Le ministre de l'économie Guy Parmelin est ensuite intervenu pour rappeler l'opposition de l'exécutif à cette motion. En effet, il a expliqué qu'une collaboration a déjà été entamée avec les principaux acteurs du secteur, qu'une réorganisation des quotas d'exportation ont été négociés avec l'Union européenne (UE) et que l'usage du droit de nécessité serait difficilement justifiable, l'entreprise Stahl Gerlafingen n'étant pas considérée comme d'«importance systémique». Par ailleurs, l'entrée en vigueur en 2025 de la loi révisée sur le CO2 devrait permettre aux entreprises du domaine d'alléger leurs factures d'électricité. Ces arguments ont peu convaincu David Roth et Farah Rumy (ps, SO), qui ont demandé au conseiller fédéral de préciser davantage les mesures qu'il comptait prendre à l'avenir. L'argumentaire de Guy Parmelin n'a, par ailleurs, pas convaincu la majorité du Conseil national, qui a accepté la motion par 96 voix (38 PS, 31 UDC, 22 Vert-e-s, 4 Centre et 1 PLR) contre 83 (25 PLR, 27 UDC, 24 Centre, 7 Vert'libéraux) et 7 abstentions (2 PLR, 2 UDC, 2 Centre, 1 Vert-e-s). .

Dossier: Mesures d'aides à l'industrie sidérurgique suisse

Durant la session d'hiver 2024, le Conseil des États a traité trois motions portant sur l'industrie sidérurgique (24.3159, 24.3146 et 24.3374) lors du même débat. À la suite du retrait de la motion 24.3159 de Franziska Roth (ps, SO), il ne restait en lice plus que la présente motion de Christian Imark (udc, SO), portant spécifiquement sur l'aciérie Stahl Gerlafingen, et la motion 24.3374 du député Damian Müller (plr, LU). Tandis que le rapporteur de la Commission de l'économie et des redevances (CER-CE) Pirmin Bischof (centre, SO) a encouragé l'adoption des deux motions, qu'il a jugé complémentaires, Tiana Moser (pvl, ZH) a plaidé pour le rejet des deux motions, au nom d'une minorité formée par Andrea Caroni (plr, AR), Peter Hegglin (centre, ZG), Martin Schmid (plr, GR), Hans Wicki (plr, NW) et elle-même. Selon cette minorité, il est essentiel de préserver les conditions-cadres libérales, plutôt que de recourir à une politique industrielle interventionniste et à des subventions publiques. La députée a également souligné que, bien que la production d’acier «vert» soit importante, d’autres aciéries en Europe emploient, elles aussi, des technologies respectueuses de l’environnement.

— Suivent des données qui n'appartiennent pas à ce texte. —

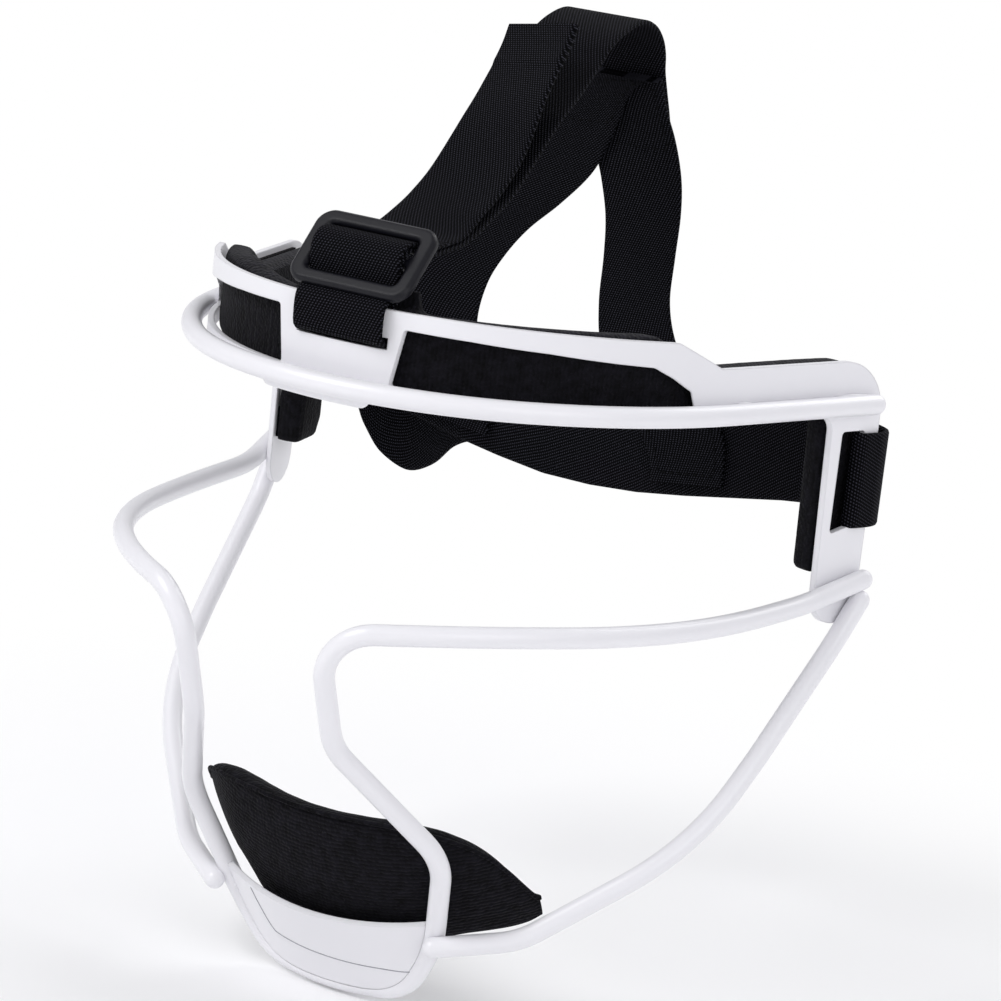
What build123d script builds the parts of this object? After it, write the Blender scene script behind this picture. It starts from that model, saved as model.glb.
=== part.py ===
from build123d import *
import os
from math import cos, sin, radians, sqrt, hypot

os.makedirs("parts", exist_ok=True)

# Softball face guard, life size in millimetres, +Z up.
# The open front of the cage faces -Y and the wearer's left is +X.
# The origin is level with the cheek wire, under the centre of the brow band's front arc.

# Bent steel sheet: brow band with its two side plates.
sheet_t = 1.6
front_y = -72.6
front_r = 72.5
front_turn_deg = 44.27
side_r = 97.1
side_turn_deg = 30.73
temple_run = 56.0
temple_deg = 15.0
band_front_y = -77.0
band_rear_y = 46.5
band_low_z = 52.0
band_top_z = 75.2
band_shoulder = (-26.0, 73.2)
band_step = (-12.5, 66.4)
band_corner_r = 15.5
step_r = 9.0
shoulder_r = 2.5
plate_front_y = 29.0
plate_inner_r = 4.0
plate_end_r = 7.9
plate_end_z = 4.2
sheet_reach = 120.0
window_outline = ((16.0, 56.0), (18.5, 70.7), (34.0, 70.2), (50.0, 69.2), (67.3, 67.0),
                  (70.0, 64.4), (72.5, 61.0), (73.2, 56.2))
window_r = 1.0
front_strap_x = 1.4
strap_slot_w = 26.6
strap_slot_low = 65.1
strap_slot_top = 68.0
side_slot_front = 33.1
side_slot_rear = 41.5
side_slot_low = 20.6
side_slot_rear_low = 22.6
side_slot_top = 47.8
side_slot_r = 1.1

# Round steel wires.
wire_d = 5.4
brow_wire_z = 55.3
brow_wire_front_y = -80.8
brow_wire_widening = 10.4
brow_wire_run = 53.0
rod_d = 4.6
rod_y = -75.75
rod_z = 52.4
rod_left_deg = -13.5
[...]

Enfin, deux conseillers fédéraux sont intervenus dans le débat. Le ministre de l'économie Guy Parmelin a recommandé le rejet de la motion de Christian Imark, expliquant que le Conseil fédéral refuse d'accorder des aides financières à des entreprises individuelles. Il a également mentionné plusieurs mesures qui entreront en vigueur dès 2025 pour soutenir les entreprises sidérurgiques, notamment des nouveaux instruments de promotion prévus par la loi sur le CO2. Il a surtout rappelé que l'essentiel des revendications de la motion Imark ont déjà été intégrées dans les mesures urgentes adoptées durant la session d'hiver par les chambres, qui prévoit une exonération partielle des taxes d'utilisation du réseau électrique pendant quatre ans. Finalement, Albert Rösti est intervenu pour défendre la position du Conseil fédéral concernant la motion du sénateur Damian Müller. Il a recommandé le rejet de la motion, en argumentant que les demandes qui y sont formulées sont déjà en cours de traitement.
Le Conseil des États a finalement entendu les arguments de Guy Parmelin et a rejeté la motion Imark par 14 voix contre 25 et 3 abstentions. À l'inverse, la chambre basse n'a pas accédé à la demande d'Albert Rösti et a accepté la motion Müller 24.3374.